I’m told that there is strong resistance at 0.9033 for the Aussie dollar (AUD)… OK… Let’s make that WAS strong resistance, because overnight, the Aussie dollar has blasted through that level, to infinity and beyond! Well… At least to the 0.9055 level this morning! What a move! WOW! The Aussie dollar had been dancing this two-step – one step forward, and one step back – for about a week… But now we can see that it was merely forming a nice strong base to launch its next move!

Of course a rebound in commodities this week has certainly helped the Aussie dollar. I have more on that in a minute.

Former Fed Chairman, Big Al Greenspan is at it again, this time in London… What am I talking about I hear you asking? Well… Big Al just can’t seem to keep his opinions to himself… He had 18 years to share his knowledge, but that just isn’t good enough for him, he has a need to tell us more, and tell us more he is doing!

Big Al, told an audience in London, that the credit crunch that has troubled financial markets in recent months will eventually take its toll on the U.S. economy. “When you get house prices flattening out, you begin to get pressures on consumption.” He went on to say that home prices would almost certainly fall and the slump will eventually prompt consumers to cut back spending.

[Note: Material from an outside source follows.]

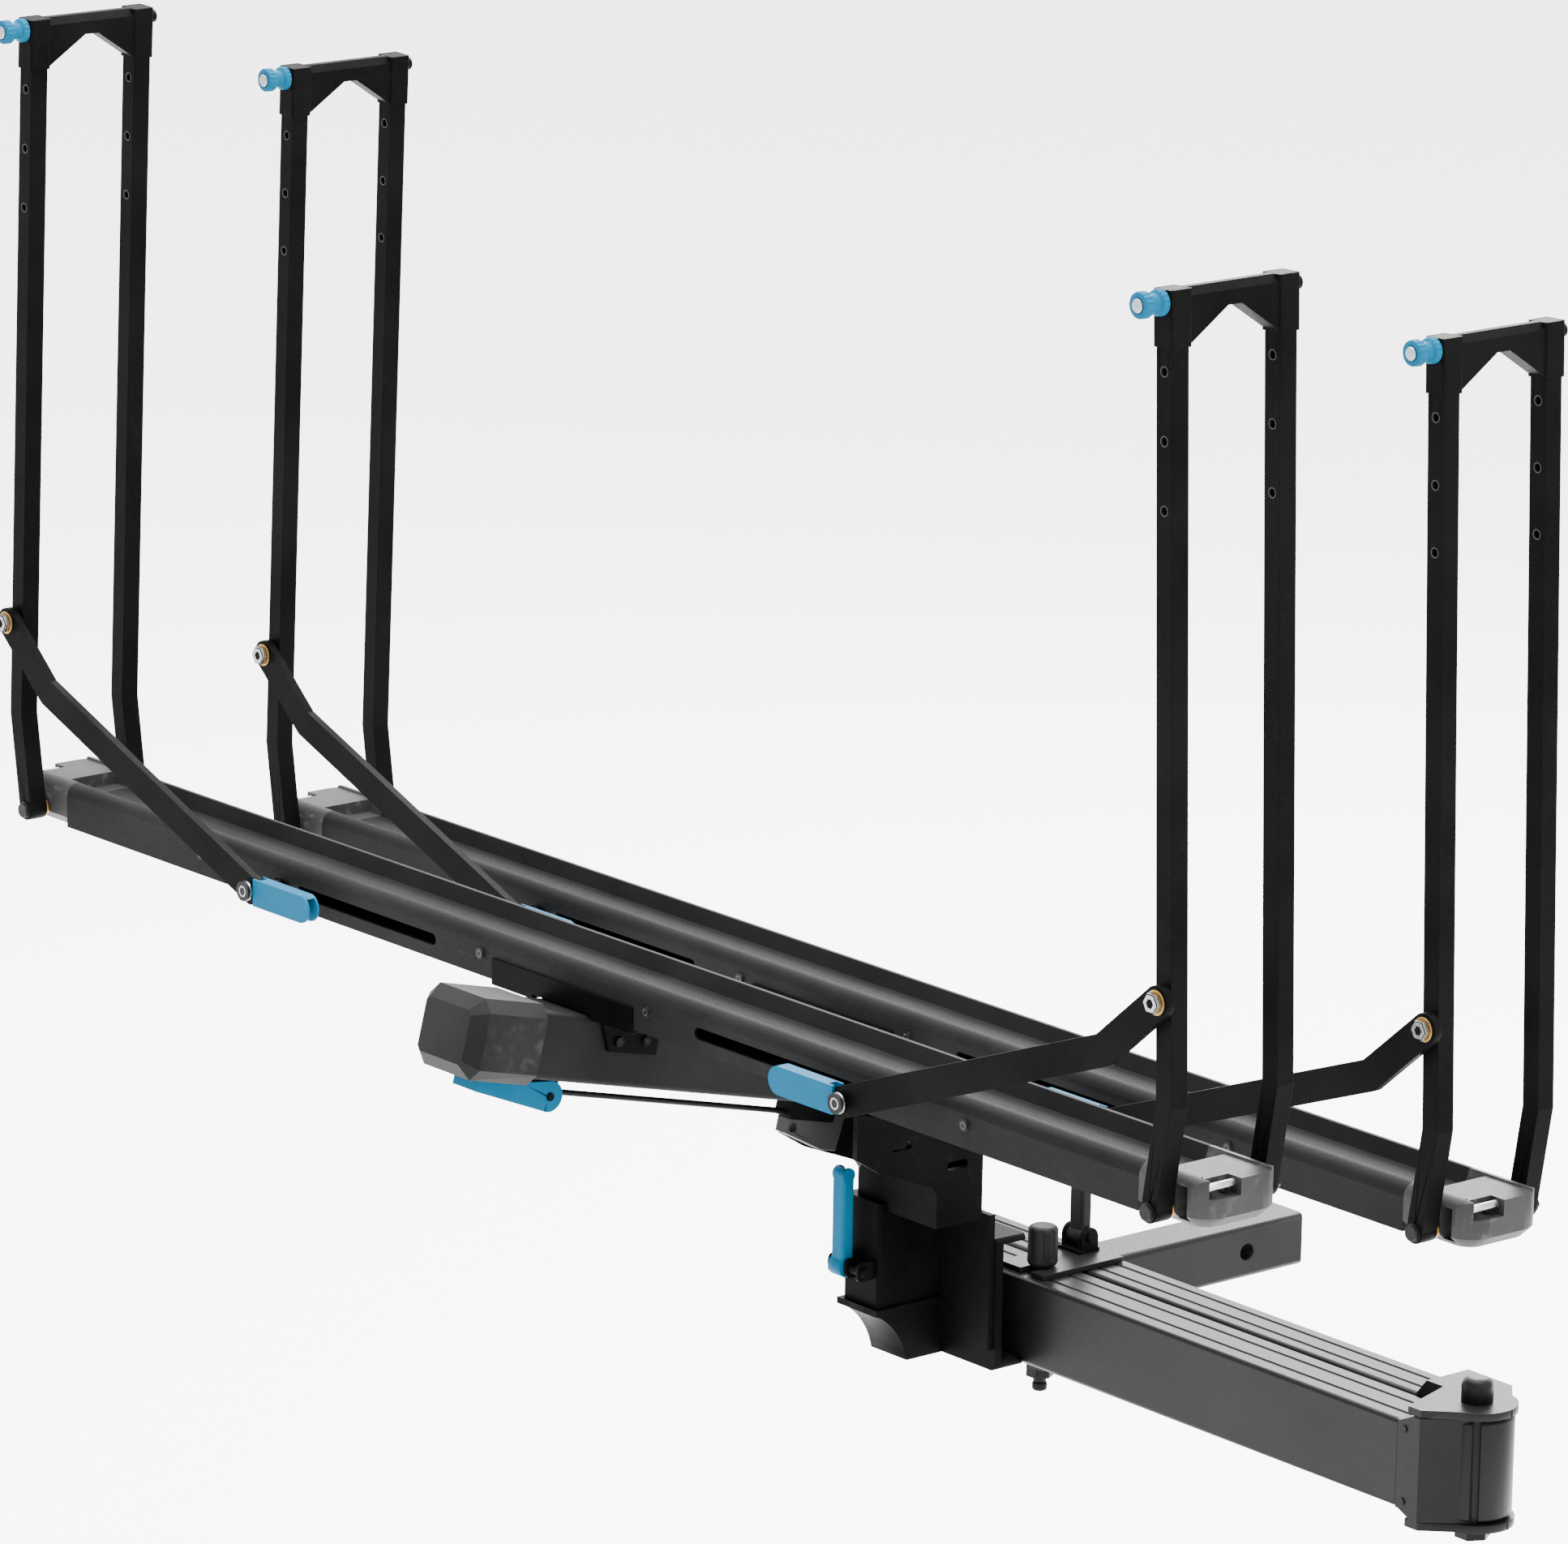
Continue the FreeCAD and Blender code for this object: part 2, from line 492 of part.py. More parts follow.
def release_lever():
    """Hand lever under the spine's free end: a tapered channel open towards the spine."""
    half, wall, eye_r = 16.0, 3.0, 14.0
    pivot, tip = -LEVER_U, -LEVER_U - 84
    low = LEVER_W - eye_r
    outline = [(pivot, LEVER_W + eye_r), (pivot - 34, -SPINE_H / 2 - 6.5), (tip, -SPINE_H / 2 - 6.5),
               (tip, -SPINE_H / 2 - 18), (pivot, low)]
    bar = plate_x(outline, -half, half).fuse(rod_x(-half, half, pivot, LEVER_W, eye_r))
    hollow = [(pivot + 16, -SPINE_H / 2), (tip + wall, -SPINE_H / 2), (tip + wall, -SPINE_H / 2 - 15),
              (pivot, low + wall), (pivot + 16, low + wall)]
    bar = bar.removeSplitter().cut(plate_x(hollow, -half + wall, half - wall))
    return tilted(bar.cut(rod_x(-20, 20, pivot, LEVER_W, 3.5 + RUN_GAP)))


ROD_W = -SPINE_H / 2 - 15.0
GUIDE_U, GUIDE_W = 165.0, -SPINE_H / 2 - 20.0


def pull_rod():
    """Thin rod from the release lever towards the lock block."""
    return tilted(rod(V(0, -LEVER_U + 18, ROD_W), V(0, -GUIDE_U - 1.2, ROD_W), 2.7))


def rod_guide():
    """Lock block under the spine at the inner end of the pull rod."""
    block = box(-11, 11, -GUIDE_U, -GUIDE_U + 52, GUIDE_W, -SPINE_H / 2)
    return tilted(rounded(block, 3, X_AXIS))


def tilt_lug():
    """Lock lug under the block, with the hole that the lock pin enters."""
    front = -GUIDE_U + 2
    outline = [(front, GUIDE_W), (front, GUIDE_W - 14),
               (front + 45, GUIDE_W - 26), (front + 62, GUIDE_W - 26),
               (front + 66, -SPINE_H / 2), (front + 50.5, -SPINE_H / 2), (front + 50.5, GUIDE_W)]
    lug = plate_x(outline, -8, 8)
    return tilted(lug.cut(rod_x(-20, 20, front + 7, GUIDE_W - 7.5, 4.5)))


# ---- trays -----------------------------------------------------------------------------------
def tray_section():
    """Closed lower box with a shallow wheel trough between two rounded lips."""
    t, r = TRAY_HALF, 12.0
    top = TRAY_H
    corner = r * (1 - cos(pi / 4))
    points = {
        "right": V(0, t, top - r), "right_mid": V(0, t - corner, top - corner), "right_top": V(0, t - r, top),
        "left": V(0, -t, top - r), "left_mid": V(0, -t + corner, top - corner), "left_top": V(0, -t + r, top),
    }
    floor = top - TROUGH_DEPTH
    edges = [
        Part.makeLine(V(0, -t, 0), V(0, t, 0)), Part.makeLine(V(0, t, 0), points["right"]),
        Part.Arc(points["right"], points["right_mid"], points["right_top"]).toShape(),
        Part.makeLine(points["right_top"], V(0, TROUGH_HALF, top)),
        Part.makeLine(V(0, TROUGH_HALF, top), V(0, TROUGH_HALF - 5, floor)),
        Part.makeLine(V(0, TROUGH_HALF - 5, floor), V(0, -TROUGH_HALF + 5, floor)),
        Part.makeLine(V(0, -TROUGH_HALF + 5, floor), V(0, -TROUGH_HALF, top)),
        Part.makeLine(V(0, -TROUGH_HALF, top), points["left_top"]),
        Part.Arc(points["left_top"], points["left_mid"], points["left"]).toShape(),
        Part.makeLine(points["left"], V(0, -t, 0)),
    ]
    return Part.Face(Part.Wire(edges))


def tray():
    body = tray_section().extrude(V(2 * TRAY_END_X, 0, 0))
    body.translate(V(-TRAY_END_X, 0, 0))
    cavity = box(-TRAY_END_X - 1, TRAY_END_X + 1, -TRAY_HALF + 3, TRAY_HALF - 3, 3, TRAY_H - TROUGH_DEPTH - 3)
    body = body.cut(cavity)
    slot_r = AXLE_R + 0.4
    inner_x = FOOT_X - SLIDER_X - SLIDER_TRAVEL
    outer_x = FOOT_X - SLIDER_X
    for side in (-1, 1):
        slot = box(side * inner_x, side * outer_x, -TRAY_HALF - 1, -TRAY_HALF + 4,
                   SLIDER_H - slot_r, SLIDER_H + slot_r)
        slot = slot.fuse(rod_y(side * (inner_x - 2), -TRAY_HALF - 1, -TRAY_HALF + 4, SLIDER_H, slot_r))
        slot = slot.fuse(rod_y(side * (outer_x + 2), -TRAY_HALF - 1, -TRAY_HALF + 4, SLIDER_H, slot_r))
        body = body.cut(slot)
    return body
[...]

Hmmm… Sounds a bit like he’s been reading the Pfennig, don’t you think? I mean, come on! That sounds every bit like the things I’ve been telling you for some time now!

Oh well… I carry on…

And carry on I will… Right to the Big Finish… But first I want to mention that commodity prices have really rebounded nicely this week, due to the renewed dollar weakness. Oil is back over $81 and gold is up to $746… This is exactly how I explained how it would play out to you in Monday’s Pfennig… “And with the dollar mini-rally fizzling out… We should begin to see the price of gold start to pick up the pace again.” Ahhh… I love it when a plan comes together!

And if you need any evidence that the carry trade is kicking tail and asking names later, just look at the currency levels of kiwi (NZD), Icelandic krone (ISK), rand (ZAR), and even A$… Hot, Hot, Hot…

Currencies today: A$ .9055, kiwi .7715, C$ 1.0240, euro 1.4220, sterling 2.04, Swiss .8495, ISK 59.90, rand 6.8450, krone 5.4015, SEK 6.4040, forint 175.44, zloty 2.6320, koruna 19.3450, yen 117.20, baht 31.38, sing 1.4610, HKD 7.7540, INR 39.30, China 7.5040, pesos 10.82, BRL 1.8020, dollar index 78.06, Oil $81.69, Silver $13.75, and Gold… $746

That’s it for today… A very nice move indeed yesterday for the currencies! I received the word from my doctor yesterday that I can go to New Orleans in two weeks! YAHOO! I thought he was going to nix that trip for me, but decided that I’m strong enough to go. My beautiful bride will be going with me, as it would be very difficult for me to travel alone… Then the following month, the family is going to Amelia Island to relax for a few days. I know I’ve been home a lot over the last four months, but I haven’t gotten “away”. This will be good for me! So… Time to go… Have a Tremendous Thursday!